** start **

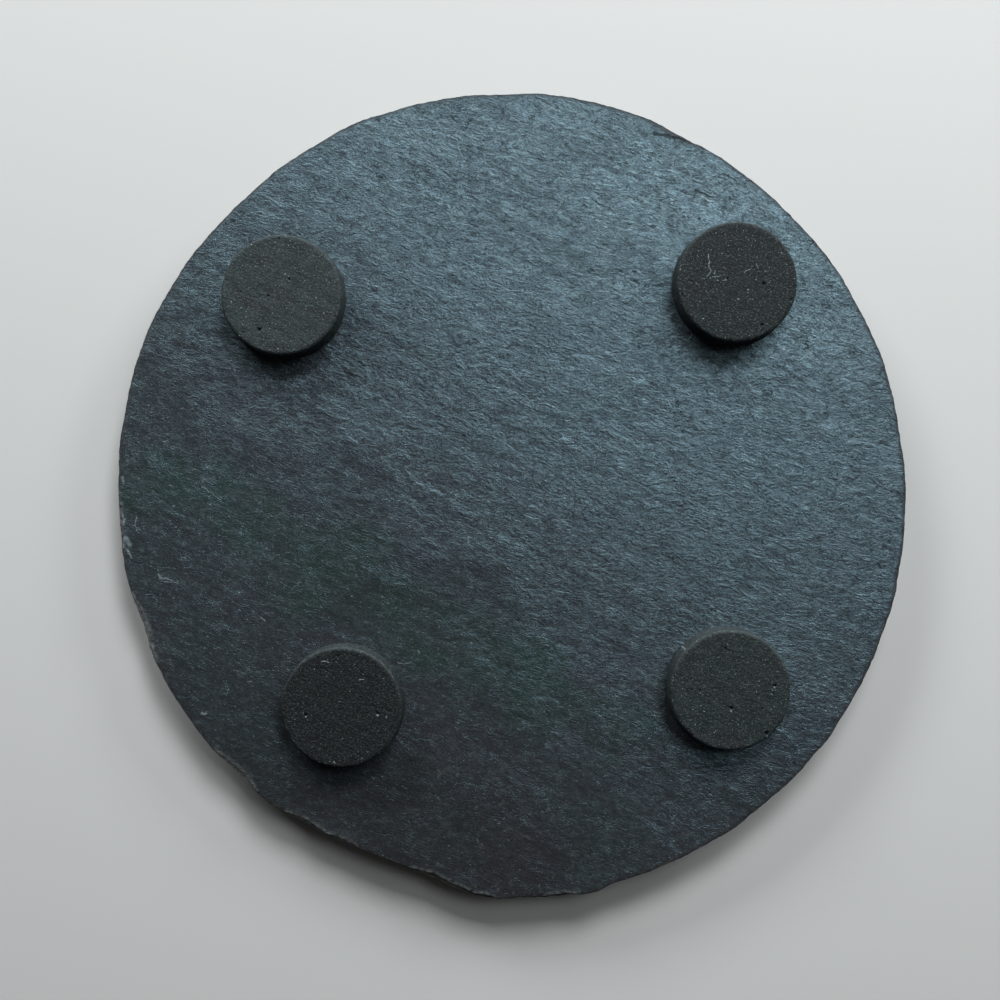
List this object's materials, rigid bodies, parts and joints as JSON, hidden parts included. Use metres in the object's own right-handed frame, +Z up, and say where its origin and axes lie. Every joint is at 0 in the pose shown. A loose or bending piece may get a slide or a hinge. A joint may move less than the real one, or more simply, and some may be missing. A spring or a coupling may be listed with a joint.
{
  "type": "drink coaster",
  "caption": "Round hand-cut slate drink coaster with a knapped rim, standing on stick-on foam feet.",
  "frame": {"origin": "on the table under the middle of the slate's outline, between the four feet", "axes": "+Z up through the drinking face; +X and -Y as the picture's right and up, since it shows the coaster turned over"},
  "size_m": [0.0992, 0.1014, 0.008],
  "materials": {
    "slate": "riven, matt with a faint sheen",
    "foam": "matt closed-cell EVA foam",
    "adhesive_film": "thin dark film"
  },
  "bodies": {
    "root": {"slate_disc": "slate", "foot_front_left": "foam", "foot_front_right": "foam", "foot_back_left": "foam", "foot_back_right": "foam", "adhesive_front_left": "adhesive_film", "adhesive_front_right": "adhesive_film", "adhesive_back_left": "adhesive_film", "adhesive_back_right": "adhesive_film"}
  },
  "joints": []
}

** end **

## What to produce
Copy all of the data exactly.

## Task response
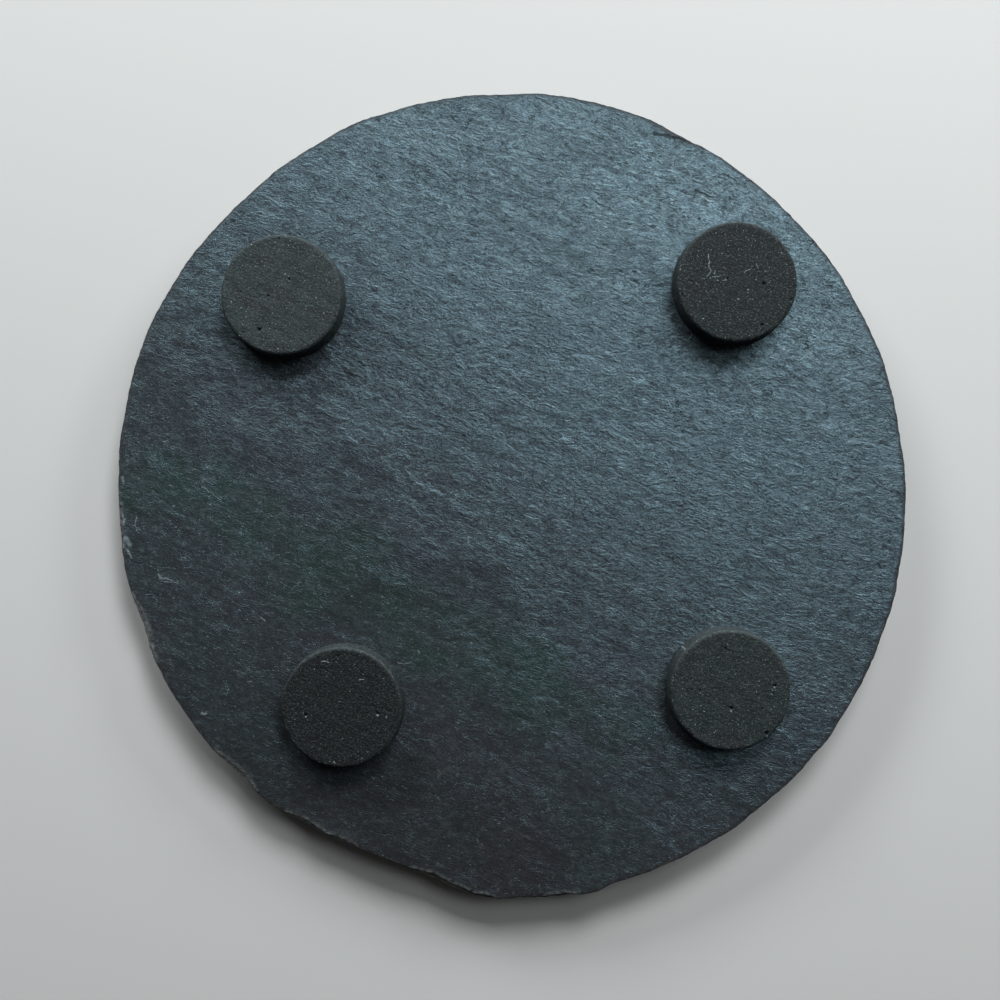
List this object's materials, rigid bodies, parts and joints as JSON, hidden parts included. Use metres in the object's own right-handed frame, +Z up, and say where its origin and axes lie. Every joint is at 0 in the pose shown. A loose or bending piece may get a slide or a hinge. A joint may move less than the real one, or more simply, and some may be missing. A spring or a coupling may be listed with a joint.
{
  "type": "drink coaster",
  "caption": "Round hand-cut slate drink coaster with a knapped rim, standing on stick-on foam feet.",
  "frame": {"origin": "on the table under the middle of the slate's outline, between the four feet", "axes": "+Z up through the drinking face; +X and -Y as the picture's right and up, since it shows the coaster turned over"},
  "size_m": [0.0992, 0.1014, 0.008],
  "materials": {
    "slate": "riven, matt with a faint sheen",
    "foam": "matt closed-cell EVA foam",
    "adhesive_film": "thin dark film"
  },
  "bodies": {
    "root": {"slate_disc": "slate", "foot_front_left": "foam", "foot_front_right": "foam", "foot_back_left": "foam", "foot_back_right": "foam", "adhesive_front_left": "adhesive_film", "adhesive_front_right": "adhesive_film", "adhesive_back_left": "adhesive_film", "adhesive_back_right": "adhesive_film"}
  },
  "joints": []
}